My itinerary took me to Santa Fe where I familiarised myself with the art of Native
American tribes, whose colourful and bold creations influenced the look of much of
O'Keeffe's work.
I then travelled further North to Taos where Georgia, fleeing a cheating husband,
first discovered Northern New Mexico on a visit to a friend in 1929.
Then West to Abiquiu, the quintessential Georgia O’Keeffe country, where the artist set up
two different homes, one right there in the town of Abiquiu, another further North in Ghost
Ranch, Northern New Mexico.
This is the region so redolent of O'Keeffe's paintings, the 'badlands' as she called them:
hills striated in bands of red, ochre and orange; white cliffs and pinnacles of the 'Plaza
Blanca'; dramatic black and grey undulations of the 'Black Place'; cottonwood trees
meandering along the Chama River, and above all, the iconic Mesa Pedernal - flat-topped
mountain which was to O’Keeffe what Mont Ste Victoire was to Cezanne: it was "my
mountain, if I painted it often enough, God told me I could have it.”
One of O’Keeffe’s favourite motifs, The Plaza Blanca near Abiquiu by Lydia
Bauman, mixed media on canvas 113cmx150cm 2018
O’Keeffe spent nearly sixty years of her long life living in, observing and painting that land,
working in isolation, forging her way towards abstraction and eventually achieving the
status of the most celebrated American female artist of all times.
It was immensely moving and inspiring to follow in the footsteps of the great American
painter. I learned a lot by looking at and sketching the very locations where she lived,
walked and painted and directly comparing them to her paintings. I was surprised to note
that rather than embracing the grandeur and visceral physicality of the desert, O’Keeffe
preferred an abstracted design of smooth shapes, painted in oils on modestly sized
canvases. With her eye firmly fixed on the art trends in New York and Paris and in the
process of becoming the leading light of the Modernist movement, O’Keeffe seems to
have sacrificed the true spirit of the land she loved so much.

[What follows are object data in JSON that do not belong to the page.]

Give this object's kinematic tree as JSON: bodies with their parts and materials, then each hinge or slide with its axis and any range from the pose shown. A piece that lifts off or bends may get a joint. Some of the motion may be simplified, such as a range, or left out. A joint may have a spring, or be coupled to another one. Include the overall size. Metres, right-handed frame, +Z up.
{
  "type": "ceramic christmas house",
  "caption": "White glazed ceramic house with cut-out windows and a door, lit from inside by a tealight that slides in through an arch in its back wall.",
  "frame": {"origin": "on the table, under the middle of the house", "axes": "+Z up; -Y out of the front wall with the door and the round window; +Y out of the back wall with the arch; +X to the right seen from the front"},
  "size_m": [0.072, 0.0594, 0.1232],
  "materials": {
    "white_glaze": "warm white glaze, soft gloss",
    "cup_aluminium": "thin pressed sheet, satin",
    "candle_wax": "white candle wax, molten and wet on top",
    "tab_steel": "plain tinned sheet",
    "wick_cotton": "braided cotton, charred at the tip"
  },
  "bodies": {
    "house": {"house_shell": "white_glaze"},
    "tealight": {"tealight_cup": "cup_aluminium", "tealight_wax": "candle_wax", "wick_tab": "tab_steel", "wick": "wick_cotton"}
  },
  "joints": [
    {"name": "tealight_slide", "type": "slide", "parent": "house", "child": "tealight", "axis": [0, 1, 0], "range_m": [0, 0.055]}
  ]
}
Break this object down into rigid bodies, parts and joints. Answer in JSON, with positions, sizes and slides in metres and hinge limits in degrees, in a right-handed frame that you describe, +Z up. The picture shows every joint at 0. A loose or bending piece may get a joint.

This confirmed my longstanding conviction that a different, more robust interpretation of a
land which overpowers, humbles, assails all the senses, might serve the spirit and grandeur
of “Georgia O’Keeffe country” well.
By enriching my vocabulary of techniques I set out to create a body of work which might
evoke in the viewer a response as powerful and as visceral as the landscape of New
Mexico itself.
Lydia Bauman: Chimney Rock in Ghost Ranch, New Mexico, heart of Georgia O’Keeffe country.

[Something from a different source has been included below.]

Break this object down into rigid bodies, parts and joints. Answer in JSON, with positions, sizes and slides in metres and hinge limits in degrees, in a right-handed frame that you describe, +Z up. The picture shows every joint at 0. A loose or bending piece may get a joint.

mixed media on panel, diptych, 4’x 8’, 2018
below: Lydia Bauman m/m studies on paper 12”x 16” showing two of O’Keeffe’s favourite motifs - the
Kitchen Mesa and the Mesa Pedernal, Ghost Ranch, Abiquiu, NM
Lydia Bauman: Red Hill, Ghost Ranch, New Mexico
120cmx140cm mixed media with silver leaf on canvas
LYDIA BAUMAN is a Polish born artist and art historian based in London. Having trained
in Fine Art at the University of Newcastle upon Tyne and in Art History at the Courtauld
Institute of Art, London, she divides her time between studio practice and lecturing in art
history at the National Gallery and around the UK and abroad. Her mixed media
landscapes have been the subject of over 30 solo exhibitions in the UK, USA, Saudi
Arabia, Morocco and Poland and are in collections worldwide incl Saatchi & Saatchi,
Warner Bros, United Airlines, Deutsche Bank, State Street Bank, Linklaters, Gordon
Ramsey and The Dorchester.
www.lydiabauman.com @lydiabauman
The exhibition is funded by 111 Backers on Kickstarter
New Mexico in Photographs by Karl Dudman will be displayed as part of Looking for
Georgia exhibition.
KARL E DUDMAN has a background in Anthropology (UCL) and Human Geography (Oxford)

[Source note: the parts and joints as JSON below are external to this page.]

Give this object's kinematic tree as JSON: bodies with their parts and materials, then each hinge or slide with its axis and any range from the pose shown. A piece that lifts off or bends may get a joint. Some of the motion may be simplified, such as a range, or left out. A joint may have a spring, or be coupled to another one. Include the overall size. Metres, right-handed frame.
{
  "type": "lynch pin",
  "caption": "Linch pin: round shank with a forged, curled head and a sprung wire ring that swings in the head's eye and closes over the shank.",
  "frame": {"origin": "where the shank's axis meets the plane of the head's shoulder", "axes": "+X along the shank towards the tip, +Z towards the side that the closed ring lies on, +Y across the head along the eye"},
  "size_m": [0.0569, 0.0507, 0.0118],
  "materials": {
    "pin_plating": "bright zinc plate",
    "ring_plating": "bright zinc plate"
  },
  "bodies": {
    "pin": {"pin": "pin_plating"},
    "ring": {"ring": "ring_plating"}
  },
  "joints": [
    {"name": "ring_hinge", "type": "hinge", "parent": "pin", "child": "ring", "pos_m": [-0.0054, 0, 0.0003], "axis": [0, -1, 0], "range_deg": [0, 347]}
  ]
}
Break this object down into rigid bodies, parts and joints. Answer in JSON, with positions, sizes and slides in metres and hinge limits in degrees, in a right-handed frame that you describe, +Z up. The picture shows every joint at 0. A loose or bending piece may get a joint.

with special interest in the entanglments of nature and society and the relationships of people
with the environments in which they live. A writer, award winning photographer and also Lydia
Bauman’s son, Karl travelled to New Mexico with the artist to record Georgia O’Keeffe’s
influence on our understanding of New Mexico landscape. He is the author of an exhibition
catalogue essay exploring O’Keeffe’s place in the many overlapping narratives that have
historically painted this “land of enchantment”.